The study was a collaboration among researchers at Ohio State University Comprehensive Cancer Center, Jikei University School of Medicine in Tokyo, the National Cancer Center Research Institute in Tokyo, and NCI's CCR.

The researchers examined 104 pairs of primary tumor tissues and corresponding noncancerous lung tissues. Each tissue pair was obtained from the same patient to eliminate genetic differences between tumor and normal tissues.

Patterns of miRNA expression in each tumor and normal tissue pair were studied by microarray analysis.

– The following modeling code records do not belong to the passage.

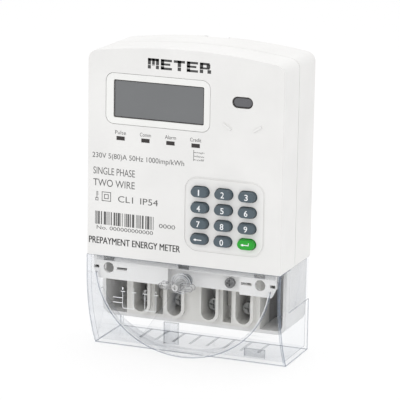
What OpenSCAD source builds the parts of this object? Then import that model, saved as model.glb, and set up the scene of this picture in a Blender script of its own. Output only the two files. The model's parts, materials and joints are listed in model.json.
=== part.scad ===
// Prepaid electricity meter with a keypad, wall mounted, and its clear terminal cover.
// X is to the right, +Y is towards the wall, +Z is up. The origin lies on the wall plane,
// midway between the two lower fixing holes.

/* [Case] */
// Width of the case
case_w = 120; // [118:1:150]
// Height of the case's face, from its lower edge to the top of its arch
face_h = 125.3; // [122:0.1:155]
// Depth from the wall to the face
case_d = 51.5; // [50:0.5:66]
// How much lower the shoulders are than the top of the arch
arch_drop = 5; // [3:0.5:9]
// Radius of the two upper corners
corner_r = 6; // [3:0.5:10]
// Wall of the front and base cases
wall = 2.2; // [1.8:0.1:2.8]
// Thickness of the base's floor
floor_t = 2.5; // [2.2:0.1:3.5]
// Depth of the front case, from the face to the seam
front_depth = 24.5; // [20:0.5:30]
// Thickness of the gasket in the seam
gasket_t = 0.6; // [0.4:0.1:1.2]

/* [Fixings] */
// Height of the face's lower edge above the lower fixing holes
face_above_fixings = 7.5; // [6.5:0.1:9]
// Distance of each lower fixing hole from the side of the case
fixing_inset = 12.9; // [12.3:0.1:13.5]
// Radius of the lower fixing holes
fixing_hole_r = 2.5; // [2:0.1:3]
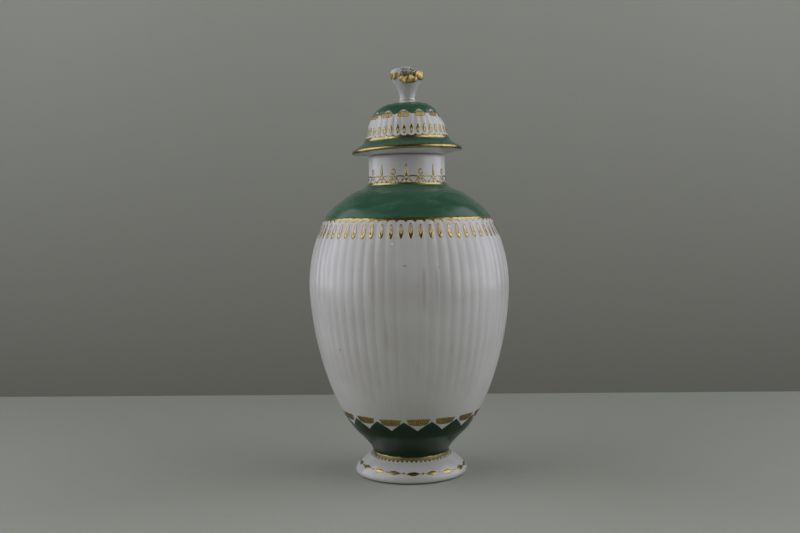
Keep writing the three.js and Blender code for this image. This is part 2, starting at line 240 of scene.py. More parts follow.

Five miRNAs displayed different expression levels in tumor tissues versus their controls and were selected for further study. Statistical analysis showed that patients with high has-mir-155 or low has-let-7a-2 had poorer survival than patients showing low has-mir-155 or high has-let-7a-2 expression. The difference in the prognosis of these two groups was highly statistically significant.

After examining tissue from lung cancer patients and following each patient to see how long they lived, researchers found that miRNA expression patterns were independent of tumor stage. When the scientists combined all clinical and molecular factors, they found that a high level of has-mir-155 or a low level of has-let-7a-2 was the most significant prognostic factor for an unfavorable patient outcome.